→ WRITTEN TASK: Each line from the beginning of the data below through the line containing "amount=rise, taper=degrees(atan2(draw_in, abs(rise))))" should be repeated exactly, please.

-- begin DATASET SECTION --

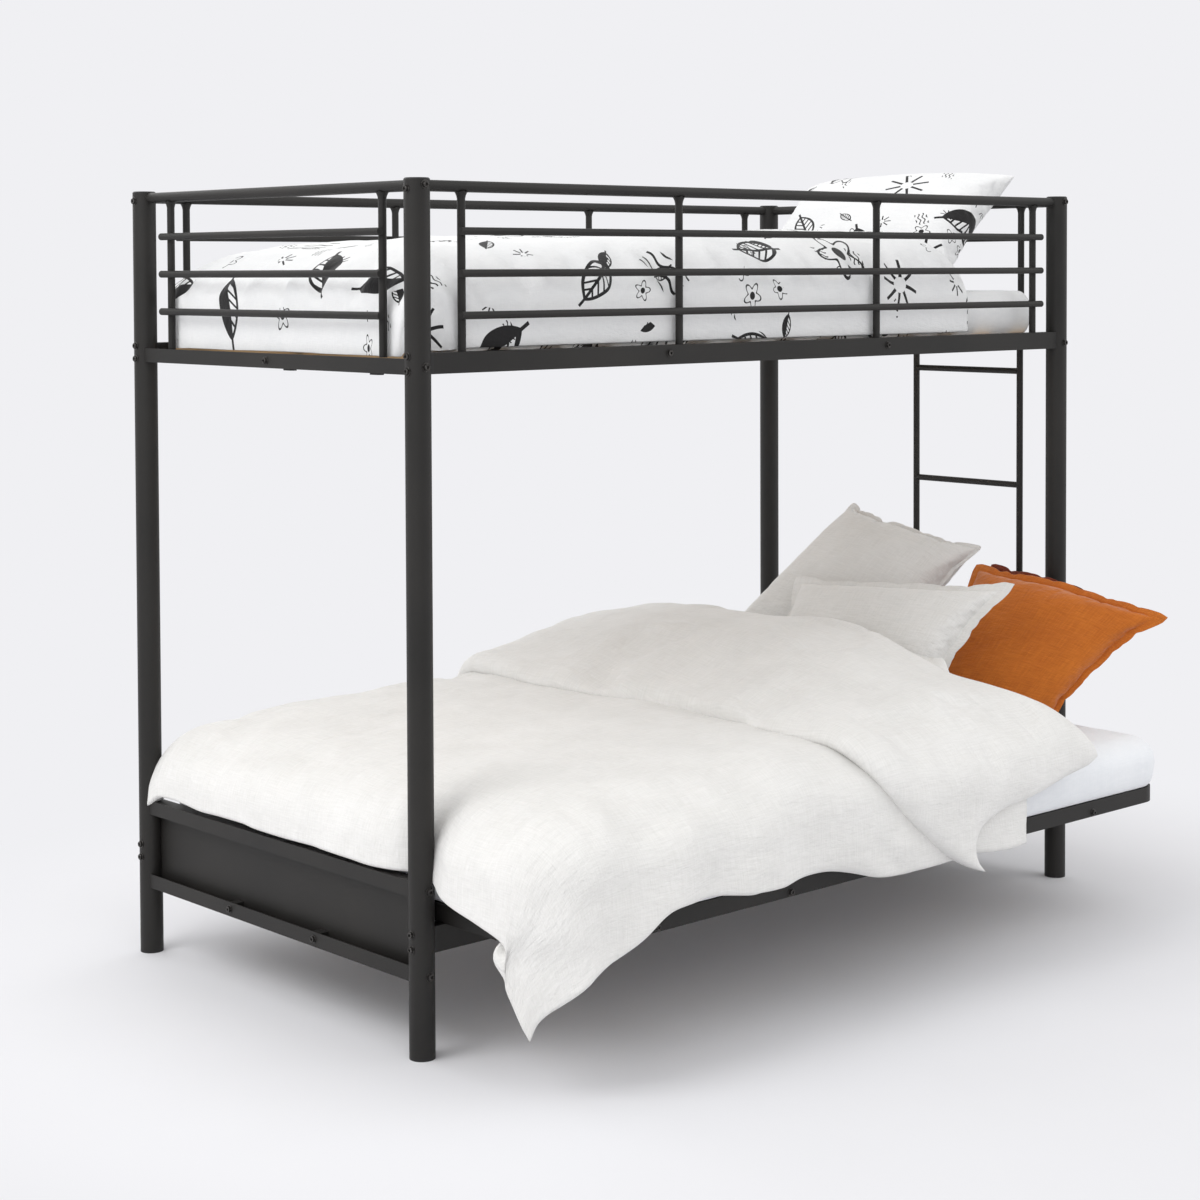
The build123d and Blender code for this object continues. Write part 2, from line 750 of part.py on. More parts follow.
# Pawls under the fold tube of the seat, lifted just clear of the ratchet teeth
pawl_back = -fold_gap / 2 + 2 * seat_gap
pawl_top = -fold_tube_height / 2 - weld_gap
with BuildPart() as pawls:
    for x, inward in ((x_left, 1), (x_right, -1)):
        third = x + inward * (mechanism_inset + 2 * (plate_thickness + plate_gap))
        with BuildSketch(Plane.YZ.offset(third)):
            with BuildLine():
                Polyline(
                    (fold_y - pawl_reach, fold_z - pawl_reach),
                    (fold_y + pawl_back, fold_z - pawl_reach),
                    (fold_y + pawl_back, fold_z + pawl_top),
                    (fold_y + pawl_back - pawl_length, fold_z + pawl_top),
                    (fold_y + pawl_back - pawl_length, fold_z + pawl_top - pawl_thickness),
                    (fold_y - pawl_reach, fold_z + pawl_top - pawl_thickness),
                    close=True,
                )
            make_face()
        extrude(amount=inward * plate_thickness)
write(pawls, "ratchet_pawls")

# Pivot pins with a head at each end
stack = 3 * plate_thickness + 2 * plate_gap
with BuildPart() as pivot_pins:
    for x, inward in ((x_left, 1), (x_right, -1)):
        start = x + inward * mechanism_inset
        for place, length in (
            (start - inward * seat_gap, -pivot_head_height),
            (start + inward * (stack + seat_gap), pivot_head_height),
        ):
            with BuildSketch(Plane.YZ.offset(place)):
                with Locations((fold_y, fold_z)):
                    RegularPolygon(pivot_head_diameter / 2, 6)
            extrude(amount=inward * length)
        with BuildSketch(Plane.YZ.offset(start - inward * seat_gap)):
            with Locations((fold_y, fold_z)):
                Circle(pivot_diameter / 2)
        extrude(amount=inward * (stack + 2 * seat_gap))
write(pivot_pins, "pivot_pins")


def tapered_layer(sketch, rise, draw_in):
    """One layer on a sketch, drawn in evenly over its height, in the current part."""
    extrude(sketch, amount=rise, taper=degrees(atan2(draw_in, abs(rise))))


# Mattresses: drawn-in sides and rounded corners, level by level
def mattress(length, width, middle_y, bottom, thickness):
    """One mattress lying flat."""
    with BuildPart() as body:
        for (low, low_inset), (high, high_inset) in zip(mattress_levels, mattress_levels[1:]):
            with BuildSketch(Plane.XY.offset(bottom + low * thickness)) as outline:
                with Locations((0, middle_y)):
                    RectangleRounded(
                        length - 2 * low_inset, width - 2 * low_inset, mattress_corner - low_inset
                    )
            tapered_layer(outline.sketch, (high - low) * thickness, high_inset - low_inset)
    return body


write(
    mattress(
        upper_mattress_length,
        upper_mattress_width,
        y_middle,
        upper_mattress_bottom,
        upper_mattress_thickness,
    ),
    "high_mattress",
)

# The mattress of the fold-out bed, in two halves and the strip that creases between them
low_mattress_front = fold_front - fold_mattress_overhang
low_mattress_width = fold_rear - low_mattress_front
low_mattress = mattress(
    fold_mattress_length,
    low_mattress_width,
    (low_mattress_front + fold_rear) / 2,
    fold_mattress_bottom,
    fold_mattress_thickness,
)
crease_front = fold_y - fold_crease_width / 2
crease_back = fold_y + fold_crease_width / 2
for name, start, end in (
    ("low_mattress_front", low_mattress_front - cut_margin, crease_front - weld_gap),
    ("low_mattress_crease", crease_front, crease_back),
    ("low_mattress_back", crease_back + weld_gap, fold_rear + cut_margin),
):
    with BuildPart() as piece:
        add(low_mattress.part)
        with BuildSketch(Plane.XY.offset(fold_mattress_bottom)):
            with Locations((0, (start + end) / 2)):
                Rectangle(fold_mattress_length + 2 * cut_margin, end - start)
        extrude(amount=fold_mattress_thickness, mode=Mode.INTERSECT)
    write(piece, name)


# Duvets: one section along the bed, cut to a side view and to a plan
def from_posts(points, other_base):
    """Points given from the left posts, and from the front posts or the floor."""
    return [(x_left + x, other_base + other) for x, other in points]


def section(shares, edge, inward, under, height):
    """Points of a duvet's section, from shares of its height."""
    return [(edge + inward * across * height, under + rise * height) for across, rise in shares]


duvet_under = fold_mattress_top + soft_gap
duvet_inner = low_mattress_front - duvet_stand_off
duvet_outer = duvet_inner - duvet_thickness
duvet_reach = y_front - duvet_front_reach
duvet_rear = fold_rear - duvet_rear_inset
duvet_height = low_duvet_crest - duvet_under
duvet_knee = duvet_under - duvet_thickness
duvet_lowest = min(z for x, z in low_duvet_hem_line)
duvet_left = x_left + low_duvet_top_line[0][0]
duvet_right = x_left + low_duvet_top_line[-1][0]
duvet_head = x_left + low_duvet_head_line[0][0]
mattress_left = -fold_mattress_length / 2
pillow_cut = white_pillow_front_size[0] + 2 * duvet_thickness
with BuildPart() as low_duvet:
    with BuildSketch(Plane.YZ.offset(duvet_left)):
        with BuildLine():
            Polyline(
                [(duvet_rear, duvet_lowest)]
                + section(low_duvet_rear_section, duvet_rear, -1, duvet_under, duvet_height)
                + section(low_duvet_front_section, duvet_outer, 1, duvet_under, duvet_height)
                + [
                    (duvet_outer, duvet_knee),
                    (duvet_reach, duvet_lowest + duvet_hem_depth),
                    (duvet_reach, duvet_lowest),
                ],
                close=True,
            )
        make_face()
    extrude(amount=duvet_right - duvet_left)
    with BuildSketch(Plane.XZ):
        with BuildLine():
            Polyline(from_posts(low_duvet_top_line + low_duvet_hem_line, 0), close=True)
        make_face()
    extrude(amount=post_spacing_y, both=True, mode=Mode.INTERSECT)
    with BuildSketch(Plane.XY):
        with BuildLine():
            Polyline(
                from_posts(low_duvet_head_line + low_duvet_fold_line, y_front)
                + [(duvet_left, duvet_rear), (duvet_head, duvet_rear)],
                close=True,
            )
        make_face()
    extrude(amount=low_duvet_crest, mode=Mode.INTERSECT)
    with BuildSketch(Plane.YZ.offset(mattress_left - soft_gap)):
        with BuildLine():
            Polyline(
                (duvet_inner, duvet_under),
                (duvet_inner, duvet_knee),
                (duvet_reach + duvet_thickness, 0),
                (y_back, 0),
                (y_back, duvet_under),
                close=True,
            )
        make_face()
    extrude(amount=post_spacing_x, mode=Mode.SUBTRACT)
    with BuildSketch(Plane.YZ.offset(duvet_left)):
        with BuildLine():
            Polyline(
                [(y_front + y, z) for y, z in low_duvet_end_hem_line]
                + [(y_back, low_end_top + duvet_rail_clearance), (y_back, 0), (duvet_reach, 0)],
                close=True,
            )
        make_face()
    extrude(amount=mattress_left - duvet_left, mode=Mode.SUBTRACT)
    with BuildSketch(Plane.XZ.offset(-y_front - low_duvet_pillow_side)):
        with BuildLine():
            Polyline(from_posts(low_duvet_pillow_line, 0), close=True)
        make_face()
    extrude(amount=-pillow_cut, mode=Mode.SUBTRACT)
    cut_round_posts(post_radius + soft_gap)
write(low_duvet, "low_duvet")

# The duvet of the high bed is tucked down inside the guards, round the mattress
near = y_front + high_duvet_side
far = y_back - high_duvet_side
high_under = upper_mattress_top + soft_gap
high_height = high_duvet_crest - high_under
high_left = x_left + high_duvet_top_line[0][0]
high_right = x_left + high_duvet_head_line[-1][0]
with BuildPart() as high_duvet:
    with BuildSketch(Plane.YZ.offset(high_left)):
        with BuildLine():
            Polyline(
                [(near, high_duvet_hem)]
                + section(high_duvet_section, near, 1, high_under, high_height)
                + section(high_duvet_section[::-1], far, -1, high_under, high_height)
                + [(far, high_duvet_hem)],
                close=True,
            )
        make_face()
    extrude(amount=high_right - high_left)
    with BuildSketch(Plane.XZ):
        with BuildLine():
            Polyline(
                from_posts(high_duvet_top_line, 0)
                + [
                    (high_right, high_duvet_crest),
                    (high_right, high_duvet_hem),
                    (high_left, high_duvet_hem),
                ],
                close=True,
            )
        make_face()
    extrude(amount=post_spacing_y, both=True, mode=Mode.INTERSECT)
    with BuildSketch(Plane.XY.offset(high_duvet_hem)):
        with BuildLine():
            Polyline(
                from_posts(high_duvet_head_line, y_front)
                + [
                    (high_left + high_duvet_corner, near),
                    (high_left, near + high_duvet_corner),
                    (high_left, far - high_duvet_corner),
                    (high_left + high_duvet_corner, far),
                    (x_left + high_duvet_head_start, far),
                ],
                close=True,
            )
        make_face()
    extrude(amount=high_duvet_crest - high_duvet_hem, mode=Mode.INTERSECT)
    with BuildSketch(Plane.XY.offset(high_duvet_hem)):
        with Locations((x_left + high_duvet_side + high_duvet_wall, y_middle)):
            Rectangle(
                post_spacing_x, far - near - 2 * high_duvet_wall, align=(Align.MIN, Align.CENTER)
            )
    extrude(amount=high_under - high_duvet_hem, mode=Mode.SUBTRACT)
write(high_duvet, "high_duvet")


# Pillows: crowned on both faces with thin edges, leaning back along the bed
pillow_levels = list(zip(pillow_shares, pillow_insets))


def crown_profile(size, thickness):
    """The closed outline of a pillow cut through its middle."""
    quarter = [(size / 2 - inset, share * thickness / 2) for share, inset in pillow_levels]
    upper = quarter + [(-x, z) for x, z in reversed(quarter)]
    return upper + [(x, -z) for x, z in reversed(upper)][1:-1]


def pillow(size, place, lean, floor):
    """One pillow that stands on a mattress on its long lower edge."""
    length, height, thickness = size
    slope = radians(lean)
    rise = max(
        sin(slope) * (height / 2 - inset) + cos(slope) * share * thickness / 2
        for share, inset in pillow_levels
    )
    plane = Plane(
        origin=(x_left + place[0], y_front + place[1], floor + rise + soft_gap),
        x_dir=(0, 1, 0),
        z_dir=(-sin(slope), 0, cos(slope)),
    )
    with BuildPart() as flat:
        for cut_plane, span, mode in (
            (Plane.XZ, length, Mode.ADD),
            (Plane.YZ, height, Mode.INTERSECT),
        ):
            with BuildSketch(cut_plane):
                with BuildLine():
                    Polyline(crown_profile(span, thickness), close=True)
                make_face()
            extrude(amount=length, both=True, mode=mode)
        with BuildSketch(Plane.XY) as outline:
            Rectangle(length, height)
            chamfer(outline.vertices(), length=pillow_corner)
        extrude(amount=thickness, both=True, mode=Mode.INTERSECT)
    with BuildPart() as leaning:
        add(flat.part.moved(plane.location))
    return leaning


for name, size, place, lean, floor in (
    (
        "white_pillow_front",
        white_pillow_front_size,
        white_pillow_front_place,
        white_pillow_front_lean,
        fold_mattress_top,
    ),
    (
        "white_pillow_back",
        white_pillow_back_size,
        white_pillow_back_place,
        white_pillow_back_lean,
        fold_mattress_top,
    ),
    ("ochre_pillow", ochre_pillow_size, ochre_pillow_place, ochre_pillow_lean, fold_mattress_top),
    ("rust_pillow", rust_pillow_size, rust_pillow_place, rust_pillow_lean, fold_mattress_top),
    ("high_pillow", high_pillow_size, high_pillow_place, high_pillow_lean, upper_mattress_top),
):
    write(pillow(size, place, lean, floor), name)
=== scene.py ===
import bpy
import json
import math
import numpy as np
from mathutils import Matrix, Vector


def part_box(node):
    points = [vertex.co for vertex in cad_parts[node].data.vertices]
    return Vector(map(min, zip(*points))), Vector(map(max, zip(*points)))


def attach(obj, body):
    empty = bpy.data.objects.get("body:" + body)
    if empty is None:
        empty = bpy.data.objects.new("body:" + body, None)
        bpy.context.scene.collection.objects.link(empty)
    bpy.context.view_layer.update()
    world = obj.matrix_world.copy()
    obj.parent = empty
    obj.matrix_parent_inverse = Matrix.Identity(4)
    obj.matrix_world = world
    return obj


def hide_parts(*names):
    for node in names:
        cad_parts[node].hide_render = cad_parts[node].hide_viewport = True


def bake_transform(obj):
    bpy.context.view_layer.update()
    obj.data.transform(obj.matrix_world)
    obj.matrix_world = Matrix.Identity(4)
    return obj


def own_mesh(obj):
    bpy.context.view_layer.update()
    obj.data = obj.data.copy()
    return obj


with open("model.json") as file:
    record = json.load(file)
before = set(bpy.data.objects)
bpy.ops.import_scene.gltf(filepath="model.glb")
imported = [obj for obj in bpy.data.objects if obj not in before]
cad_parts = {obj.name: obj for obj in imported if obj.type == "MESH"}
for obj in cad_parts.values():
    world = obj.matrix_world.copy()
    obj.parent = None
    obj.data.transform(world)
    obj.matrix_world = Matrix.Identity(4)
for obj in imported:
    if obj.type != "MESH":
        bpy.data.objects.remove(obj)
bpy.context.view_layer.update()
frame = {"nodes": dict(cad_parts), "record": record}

# Places of the frame, in metres
X_POST = 0.98
Y_FRONT = -0.2815
Y_BACK = 0.6815
Y_MIDDLE = 0.2


# Helpers for numbers

def smooth(value, low, high):
    """0 below low, 1 above high, and an even ease between them."""
    t = np.clip((value - low) / (high - low), 0, 1)
    return t * t * (3 - 2 * t)


def curve(value, points):
    """A soft line through (value, result) pairs."""
    xs = np.array([p[0] for p in points], float)
    ys = np.array([p[1] for p in points], float)
    slopes = np.gradient(ys, xs)
    v = np.clip(value, xs[0], xs[-1])
    k = np.clip(np.searchsorted(xs, v, side="right") - 1, 0, len(xs) - 2)
    step = xs[k + 1] - xs[k]
    t = (v - xs[k]) / step
    return (
        (2 * t**3 - 3 * t**2 + 1) * ys[k]
        + (t**3 - 2 * t**2 + t) * step * slopes[k]
        + (-2 * t**3 + 3 * t**2) * ys[k + 1]
        + (t**3 - t**2) * step * slopes[k + 1]
    )


def bumps(x, y, size, seed):
    """Smooth seeded noise between about -1 and 1 over a plane."""
    cells = 64
    table = np.random.default_rng(seed).uniform(0, 2 * math.pi, (cells, cells))
    gx, gy = x / size, y / size
    ix, iy = np.floor(gx).astype(int), np.floor(gy).astype(int)
    fx, fy = gx - ix, gy - iy
    sx, sy = fx**3 * (fx * (6 * fx - 15) + 10), fy**3 * (fy * (6 * fy - 15) + 10)
    total = 0
    for dx in (0, 1):
        for dy in (0, 1):
            angle = table[(ix + dx) % cells, (iy + dy) % cells]
            dot = np.cos(angle) * (fx - dx) + np.sin(angle) * (fy - dy)
            total = total + dot * (sx if dx else 1 - sx) * (sy if dy else 1 - sy)
    gain = 1.5
    return total * gain


def grid_normals(points):
    """Unit normals of a grid of points, from its own lines."""
    along = np.gradient(points, axis=0)
    across = np.gradient(points, axis=1)
    n = np.cross(along, across)
    return n / np.maximum(np.linalg.norm(n, axis=2, keepdims=True), 1e-12)


# Helpers for meshes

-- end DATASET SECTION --

→ RESPONSE:
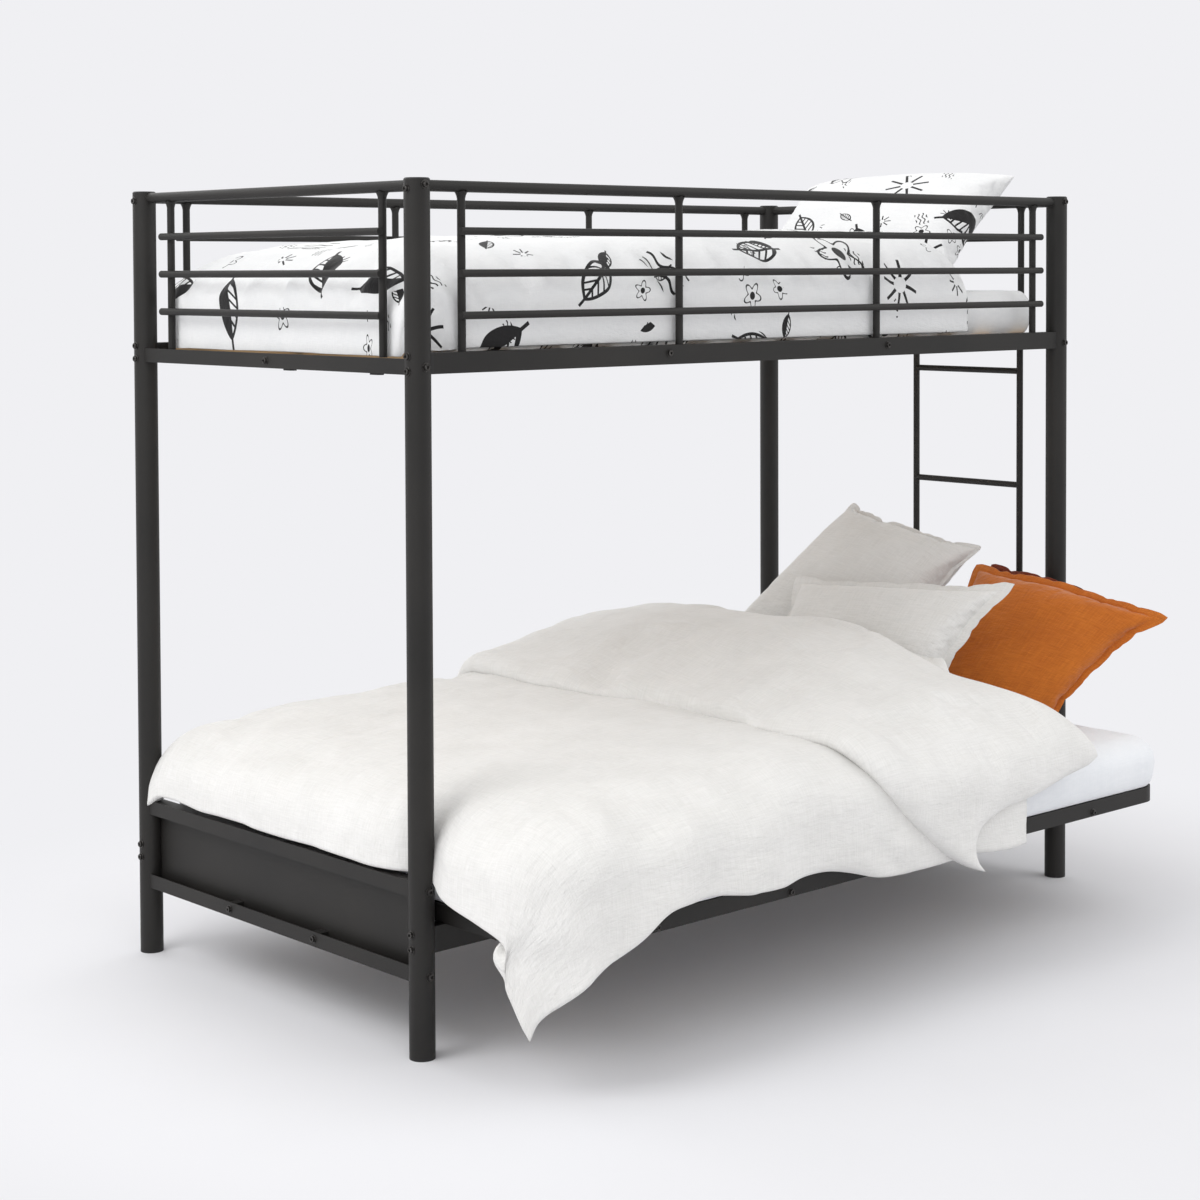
The build123d and Blender code for this object continues. Write part 2, from line 750 of part.py on. More parts follow.
# Pawls under the fold tube of the seat, lifted just clear of the ratchet teeth
pawl_back = -fold_gap / 2 + 2 * seat_gap
pawl_top = -fold_tube_height / 2 - weld_gap
with BuildPart() as pawls:
    for x, inward in ((x_left, 1), (x_right, -1)):
        third = x + inward * (mechanism_inset + 2 * (plate_thickness + plate_gap))
        with BuildSketch(Plane.YZ.offset(third)):
            with BuildLine():
                Polyline(
                    (fold_y - pawl_reach, fold_z - pawl_reach),
                    (fold_y + pawl_back, fold_z - pawl_reach),
                    (fold_y + pawl_back, fold_z + pawl_top),
                    (fold_y + pawl_back - pawl_length, fold_z + pawl_top),
                    (fold_y + pawl_back - pawl_length, fold_z + pawl_top - pawl_thickness),
                    (fold_y - pawl_reach, fold_z + pawl_top - pawl_thickness),
                    close=True,
                )
            make_face()
        extrude(amount=inward * plate_thickness)
write(pawls, "ratchet_pawls")

# Pivot pins with a head at each end
stack = 3 * plate_thickness + 2 * plate_gap
with BuildPart() as pivot_pins:
    for x, inward in ((x_left, 1), (x_right, -1)):
        start = x + inward * mechanism_inset
        for place, length in (
            (start - inward * seat_gap, -pivot_head_height),
            (start + inward * (stack + seat_gap), pivot_head_height),
        ):
            with BuildSketch(Plane.YZ.offset(place)):
                with Locations((fold_y, fold_z)):
                    RegularPolygon(pivot_head_diameter / 2, 6)
            extrude(amount=inward * length)
        with BuildSketch(Plane.YZ.offset(start - inward * seat_gap)):
            with Locations((fold_y, fold_z)):
                Circle(pivot_diameter / 2)
        extrude(amount=inward * (stack + 2 * seat_gap))
write(pivot_pins, "pivot_pins")


def tapered_layer(sketch, rise, draw_in):
    """One layer on a sketch, drawn in evenly over its height, in the current part."""
    extrude(sketch, amount=rise, taper=degrees(atan2(draw_in, abs(rise))))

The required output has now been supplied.